RECORDED DATA>
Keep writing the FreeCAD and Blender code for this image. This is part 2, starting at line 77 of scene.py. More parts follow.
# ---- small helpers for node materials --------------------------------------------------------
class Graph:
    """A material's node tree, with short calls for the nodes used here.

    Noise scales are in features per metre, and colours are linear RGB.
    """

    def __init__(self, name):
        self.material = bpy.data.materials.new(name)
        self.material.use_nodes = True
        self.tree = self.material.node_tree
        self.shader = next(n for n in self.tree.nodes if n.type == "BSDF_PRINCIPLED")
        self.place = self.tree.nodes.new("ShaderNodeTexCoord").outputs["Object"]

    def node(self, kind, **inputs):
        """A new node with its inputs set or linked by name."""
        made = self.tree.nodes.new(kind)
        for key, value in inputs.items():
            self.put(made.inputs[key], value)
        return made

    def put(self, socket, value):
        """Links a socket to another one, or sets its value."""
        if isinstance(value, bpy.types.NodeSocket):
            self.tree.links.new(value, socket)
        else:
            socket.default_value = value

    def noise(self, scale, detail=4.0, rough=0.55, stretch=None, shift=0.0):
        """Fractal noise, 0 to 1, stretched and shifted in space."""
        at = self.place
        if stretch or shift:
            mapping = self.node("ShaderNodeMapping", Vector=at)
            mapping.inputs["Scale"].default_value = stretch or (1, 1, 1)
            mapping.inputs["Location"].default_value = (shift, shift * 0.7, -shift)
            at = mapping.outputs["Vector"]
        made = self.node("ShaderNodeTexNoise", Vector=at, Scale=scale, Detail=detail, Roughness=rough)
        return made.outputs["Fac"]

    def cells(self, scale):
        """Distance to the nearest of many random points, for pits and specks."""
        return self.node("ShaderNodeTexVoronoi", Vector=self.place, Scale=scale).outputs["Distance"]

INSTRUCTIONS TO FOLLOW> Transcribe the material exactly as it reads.

SOLUTION TO THE PROBLEM>
Keep writing the FreeCAD and Blender code for this image. This is part 2, starting at line 77 of scene.py. More parts follow.
# ---- small helpers for node materials --------------------------------------------------------
class Graph:
    """A material's node tree, with short calls for the nodes used here.

    Noise scales are in features per metre, and colours are linear RGB.
    """

    def __init__(self, name):
        self.material = bpy.data.materials.new(name)
        self.material.use_nodes = True
        self.tree = self.material.node_tree
        self.shader = next(n for n in self.tree.nodes if n.type == "BSDF_PRINCIPLED")
        self.place = self.tree.nodes.new("ShaderNodeTexCoord").outputs["Object"]

    def node(self, kind, **inputs):
        """A new node with its inputs set or linked by name."""
        made = self.tree.nodes.new(kind)
        for key, value in inputs.items():
            self.put(made.inputs[key], value)
        return made

    def put(self, socket, value):
        """Links a socket to another one, or sets its value."""
        if isinstance(value, bpy.types.NodeSocket):
            self.tree.links.new(value, socket)
        else:
            socket.default_value = value

    def noise(self, scale, detail=4.0, rough=0.55, stretch=None, shift=0.0):
        """Fractal noise, 0 to 1, stretched and shifted in space."""
        at = self.place
        if stretch or shift:
            mapping = self.node("ShaderNodeMapping", Vector=at)
            mapping.inputs["Scale"].default_value = stretch or (1, 1, 1)
            mapping.inputs["Location"].default_value = (shift, shift * 0.7, -shift)
            at = mapping.outputs["Vector"]
        made = self.node("ShaderNodeTexNoise", Vector=at, Scale=scale, Detail=detail, Roughness=rough)
        return made.outputs["Fac"]

    def cells(self, scale):
        """Distance to the nearest of many random points, for pits and specks."""
        return self.node("ShaderNodeTexVoronoi", Vector=self.place, Scale=scale).outputs["Distance"]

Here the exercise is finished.